2. Theoretical analysis of algorithms
The theoretical analysis aims at characterizing the performance of heuristic sparse algorithms. The traditional worst-case exact recovery guarantees are acknowledged to be rather pessimistic because they may not reflect the average behavior of algorithms. It is noticeable, though, that sharp worst-case exact recovery conditions are not even available for a number of popular L0 algorithms. We will focus on stepwise orthogonal greedy search algorithms, which are very well-suited to the ill-conditioned context. We foresee that they will enjoy much weaker recovery guarantees than simpler L0 algorithms. We further propose to elaborate an average analysis of greedy algorithms for deterministic dictionaries, which is a major open issue. To do so, several intermediate steps will be carried out including a guaranteed failure analysis and the derivation of weakened guarantees of success by taking into account other constraints on top of sparsity such as prior knowledge on the signs, coefficient values, and partial support information.

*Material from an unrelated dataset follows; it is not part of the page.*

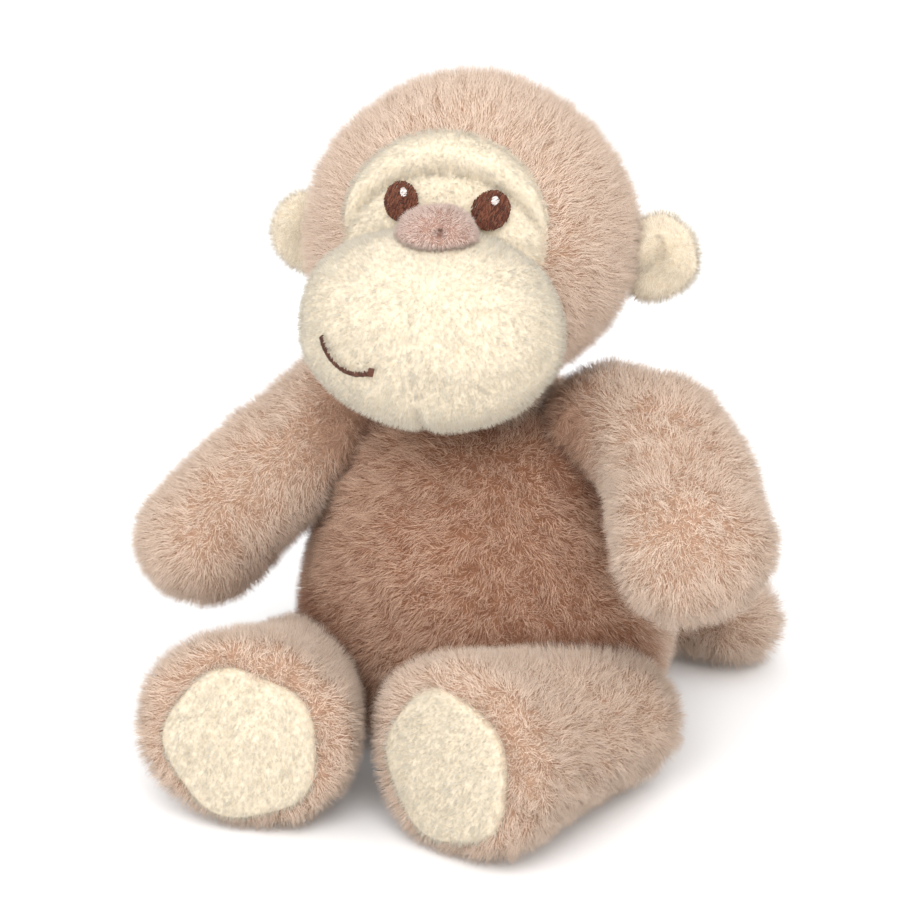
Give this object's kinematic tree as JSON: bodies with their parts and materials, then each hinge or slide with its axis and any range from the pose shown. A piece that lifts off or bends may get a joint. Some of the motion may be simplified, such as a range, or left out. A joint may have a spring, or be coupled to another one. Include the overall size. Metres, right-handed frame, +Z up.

3. From theory to practice
The proposed algorithms will be assessed in the context of tomographic Particle Image Velocimetry (PIV), a rapidly growing imaging technique in fluid mechanics that will have strong impact in several industrial sectors including environment, automotive and aeronautical industries. This flow measurement technique aims to determine the 3D displacement of tracer particles that passively follow the flow, based on the acquisition of a limited number of 2D camera images. The resulting inverse problem involves high-dimensional data as a time sequence of highly resolved 3D volumes must be reconstructed. Presently available methods for 3D reconstruction and flow tracking are still restricted to small volumes, which is the main bottleneck together with accuracy and resolution limits. The sparse approach is the key methodological tool to handle problems of larger dimension. The proposed solutions will be validated using both realistic simulators and real experimental data.
Centre de Recherche en Automatique de Nancy (Laboratoire public)
The author of this summary is the project coordinator, who is responsible for the content of this summary. The ANR declines any responsibility as for its contents.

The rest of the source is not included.